The judges said that Section 58 is a valid charge where a defendant holds information that "calls for an explanation". This charge could not be used if the defendant can show the information was for another purpose such as a criminal act or research not related to actual carrying out of a terrorist act. The problem and danger with these sections is that the distinction between what is terrorism and a proposed criminal act or a planned organised disruption; is that while such actions may cause damage the intent in gathering of information and the ‘proposed’ use of it is very unclear and is open to the states interpretation of intent, without actual proof of a terrorist act. Such interpretation can be used to suit its own agenda complicit with the terrorism act in the pursuit of controlling descent or even public disorder, i.e. it is one thing to talk about shooting a person without a gun in hand but a different order of intent with the physical gun in hand. This scenario may or may not be a criminal act and of doubtful terrorist influence. Section 57 looks for “articles” (hardware) that directly leads to an act of terrorism whereas section 58 looks for “information” to support commitment to terrorism. See “Terrorist” article 21.12.07.
The problems that are thrown up by this case are multifarious and indeed the whole intent and practicalities of the terrorism act is fractious. There can be little doubt that these five knew what they were doing at the time in gathering such information, they had discussed amongst themselves the cause of terrorism, the intent to progress matters was obtainable, albeit that they did not at the time of charging assemble any hard wear to project an effective action. Never the less the fight against terrorism and the associated laws as applied by the police / MI6/MI5 do not make a distinction between the thought or verbiage of an action as in perhaps being curious and the actual carrying out of it, withholding information or assisting such action; in fear that self indoctrination radicalises individuals to action.

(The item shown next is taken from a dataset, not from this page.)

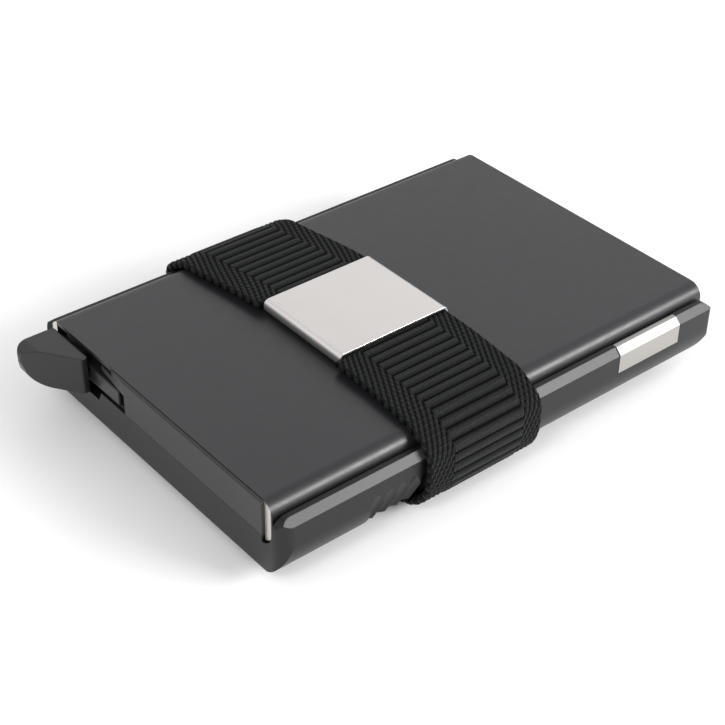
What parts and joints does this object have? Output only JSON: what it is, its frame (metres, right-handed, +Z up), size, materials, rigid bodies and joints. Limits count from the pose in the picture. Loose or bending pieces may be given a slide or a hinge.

The use of miss-application of the terrorist laws and selected section of it, such as section 57 – 58 to prosecute individual based on tenuous arguments that verges on the hypothetical, does nothing to safe guard the general public or protect civil liberties and the number of cases that appertain to terrorising under section 57 or 58 or others acts should be reassessed. In particular as an example of the perversity of the whole act compare the charge against the five and the case of the ‘lyrical terrorist’ and how she was made guilty for her paper efforts! Her case was recently thrown out by the lords as being “unsafe”.

Such ambiguous created laws designed to make certain action unacceptable and such activities not in accordance with what is perceived to be in the interest of the state, may be initially reactionary to unusual circumstances and superficially tolerable but it does not make the enforcement of ambiguous laws right. Any sort of pre-emptive open ended interpretive laws designed without proper scrutiny are not healthy in a democratic country. It may be unacceptable to some people that there are those that seek, for whatever reason informative stimulation that may be considered unhealthy / perverted / dangerous etc yet those elements that are being caught curious and besieged by such laws, are only an echo of that which is in society as a whole.

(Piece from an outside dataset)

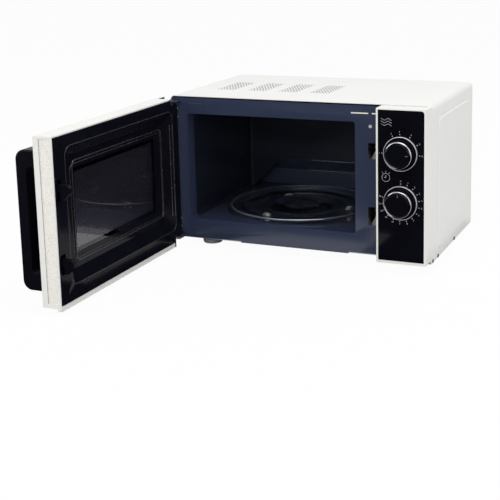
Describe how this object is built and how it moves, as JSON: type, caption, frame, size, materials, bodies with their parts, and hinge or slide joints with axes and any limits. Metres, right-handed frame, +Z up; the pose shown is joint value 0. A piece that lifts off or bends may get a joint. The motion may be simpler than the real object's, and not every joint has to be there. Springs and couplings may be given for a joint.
{
  "type": "microwave oven",
  "caption": "Countertop microwave oven with a side-hinged glazed door standing open, a round glass turntable and rotary knobs on a right-hand control panel.",
  "frame": {"origin": "middle of the four feet, on the plane that they stand on", "axes": "+X to the right seen from the front, -Y towards the user, +Z up"},
  "size_m": [0.4865, 0.663, 0.255],
  "materials": {
    "white_paint": "satin",
    "white_plastic": "satin",
    "enamel": "gloss",
    "zinc_sheet": "satin",
    "black_gloss": "gloss",
    "dark_glass": "gloss",
    "clear_glass": "gloss",
    "chrome_trim": "gloss",
    "steel": "satin",
    "rubber_feet": "matte",
    "grey_plastic": "matte",
    "pale_plastic": "matte",
    "mica": "matte",
    "copper": "satin",
    "aluminium": "satin",
    "board": "matte",
    "ceramic": "gloss",
    "motor_steel": "satin"
  },
  "bodies": {
    "cabinet": {"base_pan": "zinc_sheet", "capacitor": "aluminium", "cavity_floor": "enamel", "cavity_shell": "enamel", "control_panel_fascia": "black_gloss", "control_panel_frame": "white_plastic", "cord_gland": "grey_plastic", "fan_motor": "motor_steel", "fan_shroud": "grey_plastic", "feet": "rubber_feet", "filter_board": "board", "foot_screws": "steel", "front_plate": "enamel", "high_voltage_diode": "ceramic", "hinge_brackets": "zinc_sheet", "latch_bracket": "pale_plastic", "magnetron_anode": "aluminium", "magnetron_yoke": "zinc_sheet", "microswitches": "grey_plastic", "outer_cover": "white_paint", "oven_lamp": "ceramic", "panel_screws": "steel", "plate_rivets": "steel", "power_selector_casing": "grey_plastic", "rear_panel": "zinc_sheet", "thermal_cutout": "grey_plastic", "timer_casing": "grey_plastic", "transformer_core": "steel", "transformer_windings": "copper", "turntable_motor": "steel", "wall_spacers": "grey_plastic", "waveguide": "zinc_sheet", "waveguide_cover": "mica"},
    "power_knob": {"power_knob": "black_gloss", "power_knob_ring": "chrome_trim", "power_knob_trim": "chrome_trim", "power_shaft": "pale_plastic"},
    "timer_knob": {"timer_knob": "black_gloss", "timer_knob_ring": "chrome_trim", "timer_knob_trim": "chrome_trim", "timer_shaft": "pale_plastic"},
    "coupler": {"turntable_coupler": "pale_plastic"},
    "tray": {"glass_tray": "clear_glass"},
    "ring": {"roller_ring": "pale_plastic"},
    "wheel_1": {"roller_wheel_1": "pale_plastic"},
    "wheel_2": {"roller_wheel_2": "pale_plastic"},
    "wheel_3": {"roller_wheel_3": "pale_plastic"},
    "fan": {"fan_blade": "grey_plastic"},
    "door": {"door_outer_frame": "white_plastic", "door_bushes": "pale_plastic", "door_glass": "dark_glass", "door_inner_cover": "black_gloss", "door_window_film": "dark_glass", "door_panel": "zinc_sheet", "door_screen": "zinc_sheet", "door_handle": "black_gloss", "handle_screws": "steel", "latch_spring": "steel"},
    "latch": {"latch_hooks": "black_gloss"},
    "buttons": {"switch_buttons": "pale_plastic"}
  },
  "joints": [
    {"name": "door_hinge", "type": "hinge", "parent": "cabinet", "child": "door", "pos_m": [-0.215, -0.151, 0.1335], "axis": [0, 0, 1], "range_deg": [-15, 90]},
    {"name": "latch_lift", "type": "slide", "parent": "door", "child": "latch", "axis": [0, 0, 1], "range_m": [0, 0.004], "stiffness_N_per_m": 150, "springref_m": -0.01, "deforming": ["latch_spring"]},
    {"name": "power_turn", "type": "hinge", "parent": "cabinet", "child": "power_knob", "pos_m": [0.18125, -0.167, 0.187], "axis": [0, 1, 0], "range_deg": [-180, 0]},
    {"name": "timer_turn", "type": "hinge", "parent": "cabinet", "child": "timer_knob", "pos_m": [0.18125, -0.167, 0.112], "axis": [0, 1, 0], "range_deg": [0, 285]},
    {"name": "coupler_spin", "type": "hinge", "parent": "cabinet", "child": "coupler", "pos_m": [-0.04575, 0.002, 0.04], "axis": [0, 0, 1], "continuous": true},
    {"name": "tray_lift", "type": "slide", "parent": "coupler", "child": "tray", "axis": [0, 0, 1], "range_m": [0, 0.03]},
    {"name": "ring_spin", "type": "hinge", "parent": "cabinet", "child": "ring", "pos_m": [-0.04575, 0.002, 0.043], "axis": [0, 0, 1], "continuous": true},
    {"name": "wheel_1_spin", "type": "hinge", "parent": "ring", "child": "wheel_1", "pos_m": [0.03862, 0.01236, 0.043], "axis": [0.9925, 0.1219, 0], "continuous": true},
    {"name": "wheel_2_spin", "type": "hinge", "parent": "ring", "child": "wheel_2", "pos_m": [-0.0969, 0.06988, 0.043], "axis": [-0.6018, 0.7986, 0], "continuous": true},
    {"name": "wheel_3_spin", "type": "hinge", "parent": "ring", "child": "wheel_3", "pos_m": [-0.07896, -0.07624, 0.043], "axis": [-0.3907, -0.9205, 0], "continuous": true},
    {"name": "fan_spin", "type": "hinge", "parent": "cabinet", "child": "fan", "pos_m": [0.1589, 0.116, 0.178], "axis": [0, 1, 0], "continuous": true},
    {"name": "switch_press", "type": "slide", "parent": "cabinet", "child": "buttons", "axis": [0, 1, 0], "range_m": [0, 0.0015], "stiffness_N_per_m": 300, "springref_m": -0.002}
  ],
  "couplings": [
    {"joint": "ring_spin", "follows": "coupler_spin", "ratio": 0.5},
    {"joint": "wheel_1_spin", "follows": "coupler_spin", "ratio": -6.5385},
    {"joint": "wheel_2_spin", "follows": "coupler_spin", "ratio": -6.5385},
    {"joint": "wheel_3_spin", "follows": "coupler_spin", "ratio": -6.5385}
  ]
}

Providing that the access and obtaining of such stimulating information is not acted upon to physical actions, or propagate general coercion, or such deviant(?) ideology forced on another, then who is in danger from the actual comment of a crime, the individual for what they think, things read and said; others unknown, or the state for what it thinks the individual thinks and conceivable might do? It cannot be wise to have ‘just in’ case laws.

Such progressions of laws pre-empting action is not acceptable and is dangerous to any govern system. It has the immediate potential of increasing the allowance of laws to be used against any possible non materialised cogitation, supported by text or verbal means, to become an offence against the state if it decides to make an example of its authority onto ‘offenders’ that challenge its statutes.

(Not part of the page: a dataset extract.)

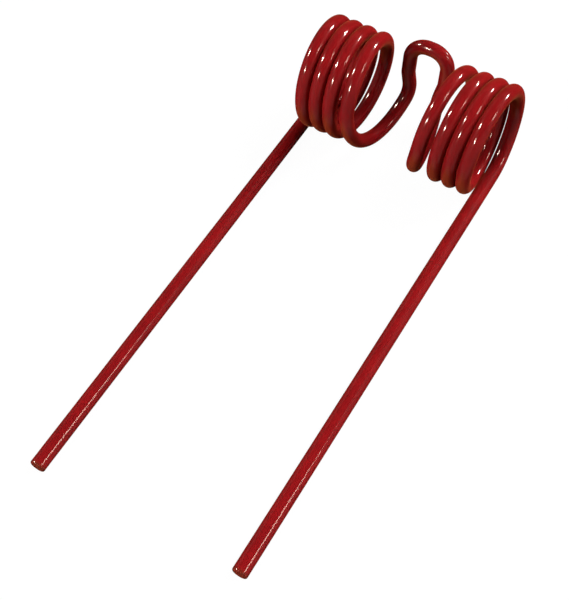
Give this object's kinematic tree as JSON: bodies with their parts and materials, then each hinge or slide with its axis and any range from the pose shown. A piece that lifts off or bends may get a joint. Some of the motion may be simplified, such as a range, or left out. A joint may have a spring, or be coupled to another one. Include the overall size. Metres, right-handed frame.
{
  "type": "baler pick-up tine",
  "caption": "Spring tine bent from round wire: straight legs, a coil at each leg's root, and a narrow loop between the coils for the fixing bolt.",
  "frame": {"origin": "on the coils' common axis, halfway between the two coils: the middle of the tine bar that the coils go over", "axes": "+X along the coil axis, -Y along the legs towards their tips, +Z from the legs' side to the tops of the coils, so that the tine lies flat on its legs and coils"},
  "size_m": [0.083, 0.2084, 0.0448],
  "materials": {
    "enamelled_wire": "gloss dark red dip enamel on spring steel"
  },
  "bodies": {
    "root": {"spring_tine": "enamelled_wire"}
  },
  "joints": []
}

Here is the essence of George Orwels 1999 and the thought police and new speak in action and it makes a mockery of justice in that laws are rush into existent without due consideration, enforced knowingly that they are not compatible and open to be challenged. But for states in weak positions this does not matter as the intent is to have some form of force to slow the demand of unacceptable activities. The problem is that interpretation of such activities will be at the behest of the state in deciding just what action it will allow.

Although such action of say investigation and perhaps protest may be acceptable on current terms now, they will not be as such with the political expediencies of the future changes. Most people do not give much thought to laws that governs the behaviour of people of the country. Most do not have a need to participate or ferment a conflict. It is when an action which is so unusual occurs, one that has an inordinate affect on the perceived stability of the country that such draconian laws, which may have been initially seen to be acceptable by the population to maintain ‘law and order’ are put into effect. Any protesting action not acceptable by the state is in danger so that the rule of such laws becomes oppressive and used out of the context for which they were originally designed and may over ride democratic principles.
As a precursor to the future corruption of state action conflicting with democracy the current discussion of the issue surrounding the 42 day extension to the terrorism act that allow the state to hold without charge, or knowledge of the charges against a person, virtual incognito. On 11.6.08 the government won a vote on the extension (28 to 42 days) with the help of the as usual bribed DUP. It will now go to the lords, be rejected, back to parliament, possibly amended and further examination axed with the ‘parliament act’ to try get it implemented and clear it out of the way before the run up to the next election.

It is amazing that so little protest is made of the creeping dismantling of laws protecting civil rights, dismantled in the name of terrorism which conflicts with the fundamental of English law stemming from Magna Carta and EU constitution. From all informed quarters there is no evidence to support the call for this extension despite the apparent support of suspect ‘public sample’ surveys. The consistent argument presented by the government is that the whole terrorism act and its extraordinary terms are needed to keep the UK citizens safe, allow time to investigate a range of captured material and will only be used in limited cases in the future if and when it is required. If one is law abiding and is doing nothing wrong there is nothing to fear. Why the government persist in such duplicity is open to debate but it does not take much elaboration to exemplify scenarios under which one can see a use for the assortment of restraining laws and detention.

Laws do not make people safe. Bad laws create uncertainty, ridicule and destroy trust in the sensibility of justice eventually helping to harbour criminals or terrorists. For example take the plane hijackers from Afghanistan to the UK in 2000. 14 people were charge with the forceful hijack and 77, some of whom are family members of the hijackers, are all seeking asylum. They cannot be deported as it infringes their human rights under the EU charter. One could clearly say this was a terrorist act in that it terrorised people, or it could be labelled as a crime, on both counts it was not an acceptable action under any laws but despite this none of them are treated as terrorist or jailed even though they had the tool and weapons for carrying out a destructive act. As it stands the UK is unlikely to be able to get rid of such wholly illegal and undesirable foreigners yet it can incarcerate anyone for unsubstantiated non violent ‘terrorist’ acts.